Après une fausse réexposition du sujet principal (en la bémol, aux basses de l’orchestre), le troisième développement, sur la mélodie de l’Adagietto, s’accélère peu à peu et s’achève en gammes tourbillonnantes. C’est alors que paraît, aux cuivres, le choral qui déplut à Alma. Apparenté à celui du second mouvement, il reproduit note pour note la petite rengaine désinvolte confiée à la clarinette dans l’Introduction. C’est donc elle qui symbolise maintenant la victoire définitive des forces de la vie et de la création. Ce chant de gloire ne fait que confirmer le sentiment d’euphorie engendré depuis le début du Rondo par l’abondance intarissable des thèmes et des motifs, par la magie de ce kaléidoscope sonore, où passent et repassent fragments et cellules mélodiques toujours familières, toujours identiques à elles-mêmes et pourtant toujours nouvelles.

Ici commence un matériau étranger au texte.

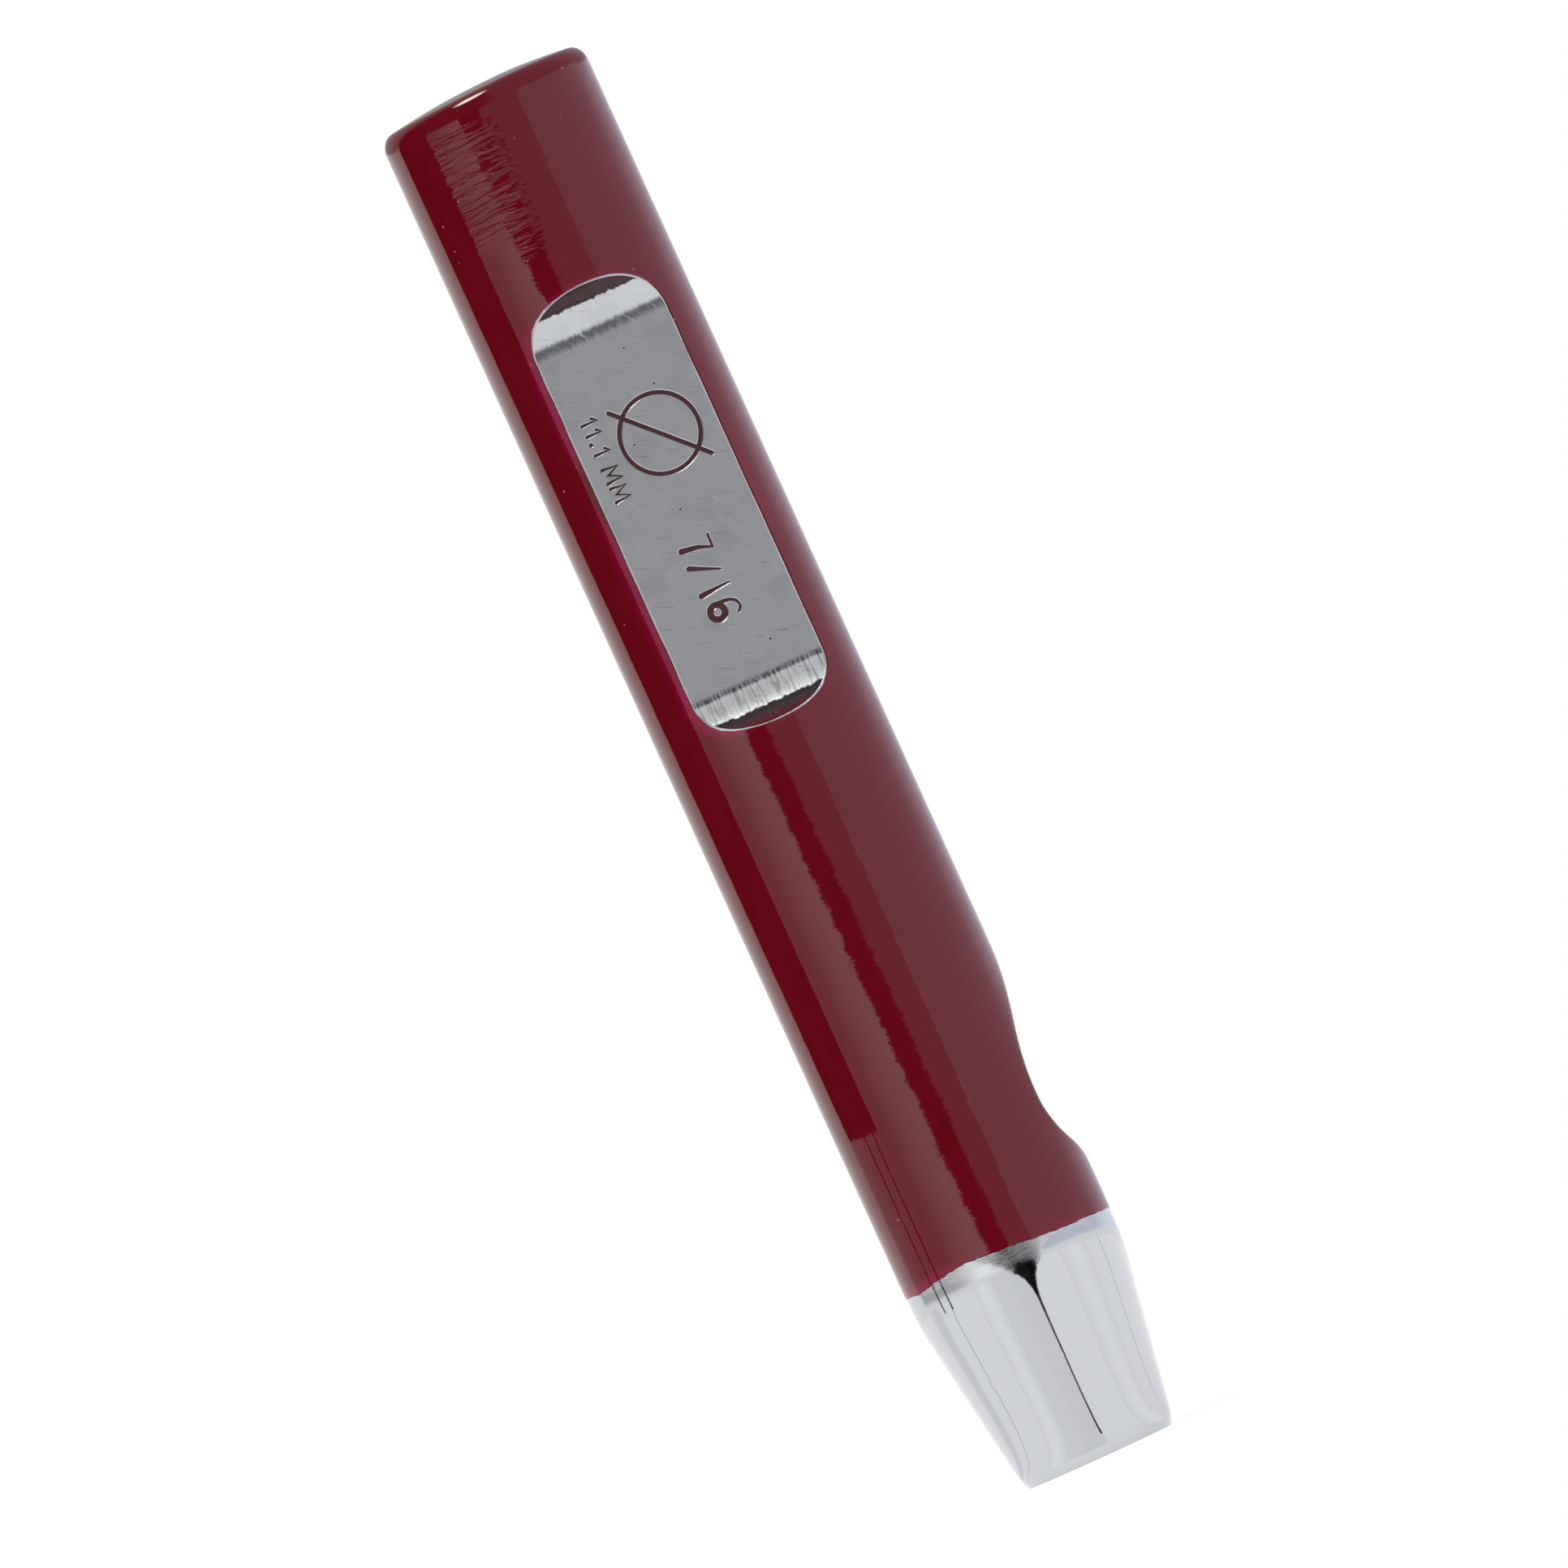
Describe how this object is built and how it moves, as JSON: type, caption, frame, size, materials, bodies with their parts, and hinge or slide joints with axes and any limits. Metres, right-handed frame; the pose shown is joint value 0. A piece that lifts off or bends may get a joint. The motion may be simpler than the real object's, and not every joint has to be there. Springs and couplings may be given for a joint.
{
  "type": "drive hole punch",
  "caption": "Round steel drive punch: hollow tapered cutting end, side window for the slugs, stamped flat, red lacquered shank with a domed struck head.",
  "frame": {"origin": "centre of the circular cutting edge, on the surface that the punch stands on", "axes": "+Z along the axis from the cutting edge to the struck head; -Y out of the stamped flat; the slug window faces between +X and +Y"},
  "size_m": [0.016, 0.016, 0.1075],
  "materials": {
    "tool_steel": "mirror polished on the cutting end, ground satin on the flat",
    "red_lacquer": "clear deep red lacquer, baked, high gloss",
    "stamp_lacquer": "dull dark red lacquer left in the stamped marks"
  },
  "bodies": {
    "root": {"steel_body": "tool_steel", "lacquer_coat": "red_lacquer", "size_seven_fill": "stamp_lacquer", "size_slash_fill": "stamp_lacquer", "size_one_fill": "stamp_lacquer", "size_six_fill": "stamp_lacquer", "diameter_sign_fill": "stamp_lacquer", "label_first_one_fill": "stamp_lacquer", "label_second_one_fill": "stamp_lacquer", "label_point_fill": "stamp_lacquer", "label_third_one_fill": "stamp_lacquer", "label_first_m_fill": "stamp_lacquer", "label_second_m_fill": "stamp_lacquer"}
  },
  "joints": []
}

Theodor Adorno a noté à juste titre que les mesures qui succèdent au choral et qui achèvent le mouvement ont quelque chose de dévié, de déformé, comme un « relent de soufre ». Derrière l’éclat superficiel de ce premier Finale brillant de Mahler, de cette musique où il paraît vouloir retrouver dans l’écriture « savante » l’énergie franche du classicisme, on discerne sans peine un malaise. Mais l’agitation du quotidien n’est-elle pas pour l’artiste une force destructrice dans la mesure où elle le détourne de sa mission créatrice? Déjà, les Maîtres-Chanteurs de Wagner nous avaient appris que le style « savant » pouvait être générateur d’effets parodiques et qu’il se prêtait à des caricatures savoureuses. Ainsi le triomphe final de la Cinquième est-il équivoque. Tout se passe comme si Mahler assumait ici d’instinct l’incertitude, le doute, l’angoisse secrète, l’ambiguïté fondamentale qui sont la marque de son époque et qui pèsent encore sur la notre. Cette ambiguïté est même l’un des principaux courants souterrains qui nourrissent son art, ce qui lui donne son inépuisable richesse et sa perpétuelle actualité, et ouvre en même temps les perspectives les plus inattendues et les plus fertiles. Mahler eut-il conclu au premier degré de l’apothéose ordinaire qu’il ne nous interrogerait pas comme il ne cesse de le faire, toujours plus fort à mesure que le temps passe.